For, make no mistake, the risks can be no less catastrophic than the original crisis: the further spread of violence and instability, an increase in the number of refugees and other victims. Intervention unleashes new, often unforeseen forces. Rieff is ruthlessly honest about the alternatives. As he has said elsewhere, “The choice is often imperialism or barbarism. It is just that I think imperialism is also barbarous and we delude ourselves if we imagine otherwise.” It might be useful to distinguish between responses for humanitarian reasons and those for political reasons—a distinction Rieff himself has made. He supported the intervention in Bosnia, he has said, for political, not humanitarian, reasons. And he opposed the war in Iraq on the same grounds.

Rieff cautions that a policy driven by moral imperatives risks becoming ideological. Interpretations of where it is “morally imperative” to intervene remain selective, and intervention is never purely based on high moral or humanitarian grounds; there are a number of humanitarian emergencies and nasty dictatorships throughout the world in which the international community has not stepped in. What disturbs Rieff most, however, is the prospect of humanitarian organizations as an instrument of “the new imperialism” and the way this role alters the very nature of relief work. Yet one of the factors that has changed humanitarianism is certainly the nature of the conflicts in which it must operate. As the very term “complex political emergency” suggests, humanitarian workers in many parts of the world do indeed confront problems from hell, and there are no easy answers.

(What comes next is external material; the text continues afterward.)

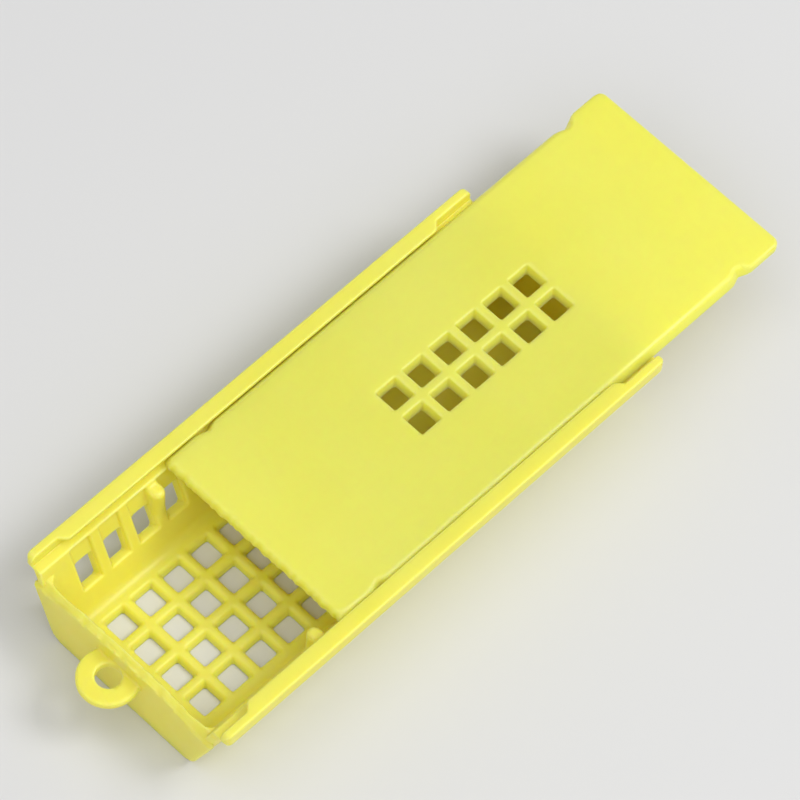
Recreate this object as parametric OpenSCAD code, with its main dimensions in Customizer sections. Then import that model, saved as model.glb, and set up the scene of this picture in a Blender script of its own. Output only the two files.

Any analysis of the current state of humanitarian aid and the policies of intervention should take into account both the historical realities presented in books like Balakian’s and the grim political realities that Rieff outlines. A year and a half after the beginning of the war in Iraq, it seems appropriate to take a hard look at the issues they discuss, particularly the notion of intervention as a moral imperative, which drives much of the discussion and has certainly become a central feature of U.S. policy.